**Your objective**
Quote the data below in full, please, without altering anything.

**Data in this exercise**
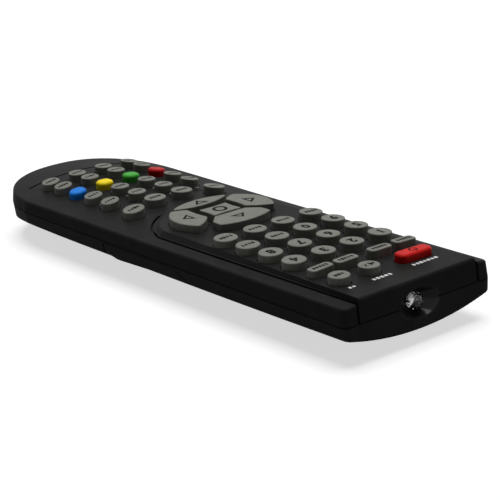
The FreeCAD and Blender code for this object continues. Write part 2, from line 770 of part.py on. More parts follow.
for name, solids in nodes.items():
    clean = []
    for s in solids:
        clean += s.Solids
    shape = clean[0] if len(clean) == 1 else Part.makeCompound(clean)
    shape.exportStep("parts/%s.step" % name)
    if len(clean) != len(solids) or not shape.isValid():
        print("look at", name, len(clean), "solids, valid:", shape.isValid())
bounds = Part.makeCompound([s for solids in nodes.values() for s in solids]).optimalBoundingBox(False)
print("nodes", len(nodes), "size %.2f x %.2f x %.2f" % (bounds.XLength, bounds.YLength, bounds.ZLength),
      "from z %.3f" % bounds.ZMin)
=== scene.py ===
import math

import bmesh
import bpy
from mathutils import Matrix, Vector
from mathutils.bvhtree import BVHTree


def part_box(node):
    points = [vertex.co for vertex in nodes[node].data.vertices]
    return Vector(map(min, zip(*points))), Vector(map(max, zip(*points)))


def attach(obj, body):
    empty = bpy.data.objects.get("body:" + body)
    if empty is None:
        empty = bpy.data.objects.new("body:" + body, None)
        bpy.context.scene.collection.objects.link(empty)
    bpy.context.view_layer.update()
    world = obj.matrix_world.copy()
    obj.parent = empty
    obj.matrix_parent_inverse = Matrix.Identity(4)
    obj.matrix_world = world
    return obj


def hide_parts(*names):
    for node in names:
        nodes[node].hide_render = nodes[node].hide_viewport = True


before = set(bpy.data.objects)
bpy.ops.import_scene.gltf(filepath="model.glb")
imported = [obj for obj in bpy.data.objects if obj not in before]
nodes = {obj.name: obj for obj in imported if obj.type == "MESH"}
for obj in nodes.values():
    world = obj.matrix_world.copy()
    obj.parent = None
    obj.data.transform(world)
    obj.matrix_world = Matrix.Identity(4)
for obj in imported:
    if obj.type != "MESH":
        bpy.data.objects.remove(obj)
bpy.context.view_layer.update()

# Shells: two halves of injected plastic and the battery cover. Black with a fine spark
# texture from the mould, so they hardly shine; only the dish round the emitter is
# polished. The halves snap together along the parting line.
MM = 0.001
shell_black = (0.014, 0.0142, 0.0138)
shell_rough = 0.46
shell_gloss = 0.018
# The lower shell and the battery cover are the same black as the upper shell, painted about a
# quarter lighter: painted light on their sides and on the infrared end.
shell_plastics_painted_lighter = {"top_case": ("upper_shell_plastic", 1.0),
                  "bottom_case": ("lower_shell_plastic", 1.25),
                  "battery_cover": ("cover_shell_plastic", 1.28)}
cloud_size = 9.0 * MM
cloud_depth = 0.12
emitter_low, emitter_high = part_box("ir_led")
emitter_axis = Vector((0, emitter_high[1], (emitter_low[2] + emitter_high[2]) / 2))
dish_reach = (7.8 * MM, 4.2 * MM, 4.5 * MM)
dish_rough = 0.3
dish_fade = 0.92
polish = 0.24
polish_rough = 0.12
polish_fade = 0.97


def new_material(name, rough, specular=0.5):
    """A Principled material, its node tree and its shader."""
    material = bpy.data.materials.new(name)
    material.use_nodes = True
    shader = material.node_tree.nodes["Principled BSDF"]
    shader.inputs["Roughness"].default_value = rough
    shader.inputs["Specular IOR Level"].default_value = specular
    return material, material.node_tree, shader


def place_on(tree):
    """Object coordinates."""
    return tree.nodes.new("ShaderNodeTexCoord").outputs["Object"]


def object_noise(tree, size, detail=2.0):
    """Noise of one size in metres on object coordinates."""
    noise = tree.nodes.new("ShaderNodeTexNoise")
    noise.inputs["Scale"].default_value = 1.0 / size
    noise.inputs["Detail"].default_value = detail
    tree.links.new(place_on(tree), noise.inputs["Vector"])
    return noise.outputs["Fac"]


def spread(tree, value, low, high, to_low=0.0, to_high=1.0):
    """The value between low and high runs from to_low to to_high."""
    span = tree.nodes.new("ShaderNodeMapRange")
    span.inputs["From Min"].default_value = low
    span.inputs["From Max"].default_value = high
    span.inputs["To Min"].default_value = to_low
    span.inputs["To Max"].default_value = to_high
    tree.links.new(value, span.inputs["Value"])
    return span.outputs["Result"]


def colour_steps(tree, value, steps, sharp=False):
    """A colour for each position of the value."""
    ramp = tree.nodes.new("ShaderNodeValToRGB")
    ramp.color_ramp.interpolation = "CONSTANT" if sharp else "LINEAR"
    while len(ramp.color_ramp.elements) < len(steps):
        ramp.color_ramp.elements.new(1.0)
    for element, (position, colour) in zip(ramp.color_ramp.elements, steps):
        element.position = position
        element.color = (*colour, 1)
    tree.links.new(value, ramp.inputs["Fac"])
    return ramp.outputs["Color"]


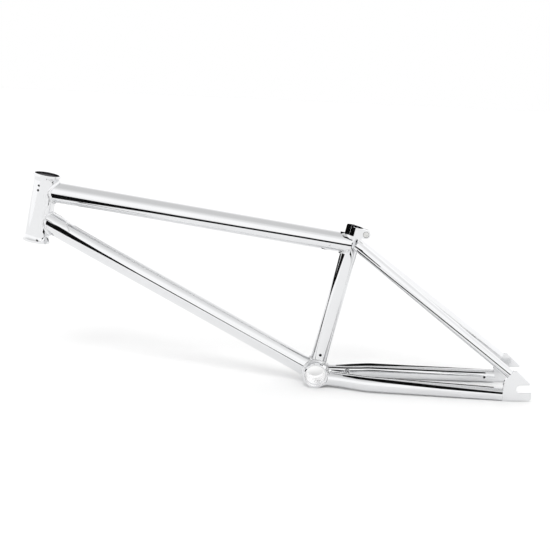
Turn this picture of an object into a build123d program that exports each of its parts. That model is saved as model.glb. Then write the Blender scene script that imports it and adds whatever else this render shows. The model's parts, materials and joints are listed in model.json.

**Expected answer**
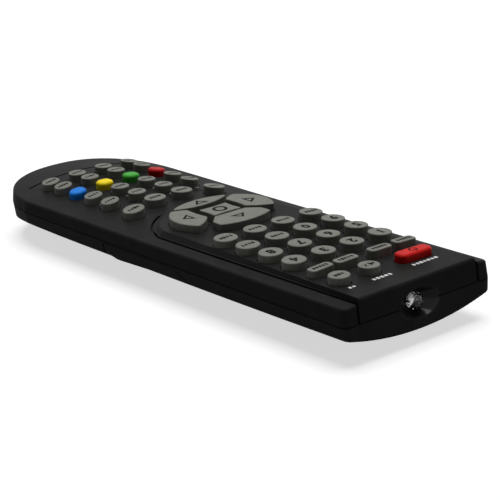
The FreeCAD and Blender code for this object continues. Write part 2, from line 770 of part.py on. More parts follow.
for name, solids in nodes.items():
    clean = []
    for s in solids:
        clean += s.Solids
    shape = clean[0] if len(clean) == 1 else Part.makeCompound(clean)
    shape.exportStep("parts/%s.step" % name)
    if len(clean) != len(solids) or not shape.isValid():
        print("look at", name, len(clean), "solids, valid:", shape.isValid())
bounds = Part.makeCompound([s for solids in nodes.values() for s in solids]).optimalBoundingBox(False)
print("nodes", len(nodes), "size %.2f x %.2f x %.2f" % (bounds.XLength, bounds.YLength, bounds.ZLength),
      "from z %.3f" % bounds.ZMin)
=== scene.py ===
import math

import bmesh
import bpy
from mathutils import Matrix, Vector
from mathutils.bvhtree import BVHTree


def part_box(node):
    points = [vertex.co for vertex in nodes[node].data.vertices]
    return Vector(map(min, zip(*points))), Vector(map(max, zip(*points)))


def attach(obj, body):
    empty = bpy.data.objects.get("body:" + body)
    if empty is None:
        empty = bpy.data.objects.new("body:" + body, None)
        bpy.context.scene.collection.objects.link(empty)
    bpy.context.view_layer.update()
    world = obj.matrix_world.copy()
    obj.parent = empty
    obj.matrix_parent_inverse = Matrix.Identity(4)
    obj.matrix_world = world
    return obj


def hide_parts(*names):
    for node in names:
        nodes[node].hide_render = nodes[node].hide_viewport = True


before = set(bpy.data.objects)
bpy.ops.import_scene.gltf(filepath="model.glb")
imported = [obj for obj in bpy.data.objects if obj not in before]
nodes = {obj.name: obj for obj in imported if obj.type == "MESH"}
for obj in nodes.values():
    world = obj.matrix_world.copy()
    obj.parent = None
    obj.data.transform(world)
    obj.matrix_world = Matrix.Identity(4)
for obj in imported:
    if obj.type != "MESH":
        bpy.data.objects.remove(obj)
bpy.context.view_layer.update()

# Shells: two halves of injected plastic and the battery cover. Black with a fine spark
# texture from the mould, so they hardly shine; only the dish round the emitter is
# polished. The halves snap together along the parting line.
MM = 0.001
shell_black = (0.014, 0.0142, 0.0138)
shell_rough = 0.46
shell_gloss = 0.018
# The lower shell and the battery cover are the same black as the upper shell, painted about a
# quarter lighter: painted light on their sides and on the infrared end.
shell_plastics_painted_lighter = {"top_case": ("upper_shell_plastic", 1.0),
                  "bottom_case": ("lower_shell_plastic", 1.25),
                  "battery_cover": ("cover_shell_plastic", 1.28)}
cloud_size = 9.0 * MM
cloud_depth = 0.12
emitter_low, emitter_high = part_box("ir_led")
emitter_axis = Vector((0, emitter_high[1], (emitter_low[2] + emitter_high[2]) / 2))
dish_reach = (7.8 * MM, 4.2 * MM, 4.5 * MM)
dish_rough = 0.3
dish_fade = 0.92
polish = 0.24
polish_rough = 0.12
polish_fade = 0.97


def new_material(name, rough, specular=0.5):
    """A Principled material, its node tree and its shader."""
    material = bpy.data.materials.new(name)
    material.use_nodes = True
    shader = material.node_tree.nodes["Principled BSDF"]
    shader.inputs["Roughness"].default_value = rough
    shader.inputs["Specular IOR Level"].default_value = specular
    return material, material.node_tree, shader


def place_on(tree):
    """Object coordinates."""
    return tree.nodes.new("ShaderNodeTexCoord").outputs["Object"]


def object_noise(tree, size, detail=2.0):
    """Noise of one size in metres on object coordinates."""
    noise = tree.nodes.new("ShaderNodeTexNoise")
    noise.inputs["Scale"].default_value = 1.0 / size
    noise.inputs["Detail"].default_value = detail
    tree.links.new(place_on(tree), noise.inputs["Vector"])
    return noise.outputs["Fac"]


def spread(tree, value, low, high, to_low=0.0, to_high=1.0):
    """The value between low and high runs from to_low to to_high."""
    span = tree.nodes.new("ShaderNodeMapRange")
    span.inputs["From Min"].default_value = low
    span.inputs["From Max"].default_value = high
    span.inputs["To Min"].default_value = to_low
    span.inputs["To Max"].default_value = to_high
    tree.links.new(value, span.inputs["Value"])
    return span.outputs["Result"]


def colour_steps(tree, value, steps, sharp=False):
    """A colour for each position of the value."""
    ramp = tree.nodes.new("ShaderNodeValToRGB")
    ramp.color_ramp.interpolation = "CONSTANT" if sharp else "LINEAR"
    while len(ramp.color_ramp.elements) < len(steps):
        ramp.color_ramp.elements.new(1.0)
    for element, (position, colour) in zip(ramp.color_ramp.elements, steps):
        element.position = position
        element.color = (*colour, 1)
    tree.links.new(value, ramp.inputs["Fac"])
    return ramp.outputs["Color"]


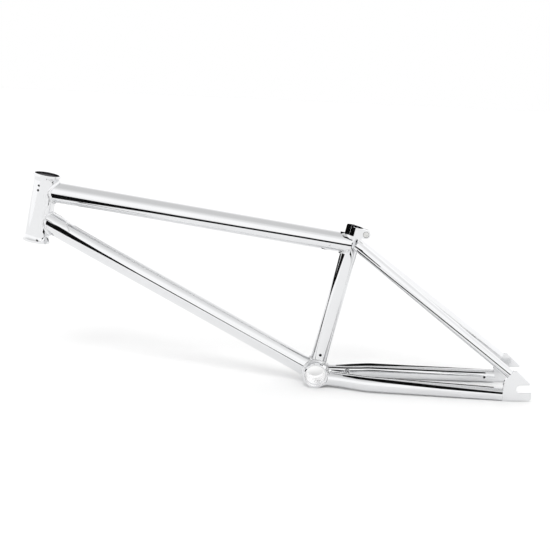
Turn this picture of an object into a build123d program that exports each of its parts. That model is saved as model.glb. Then write the Blender scene script that imports it and adds whatever else this render shows. The model's parts, materials and joints are listed in model.json.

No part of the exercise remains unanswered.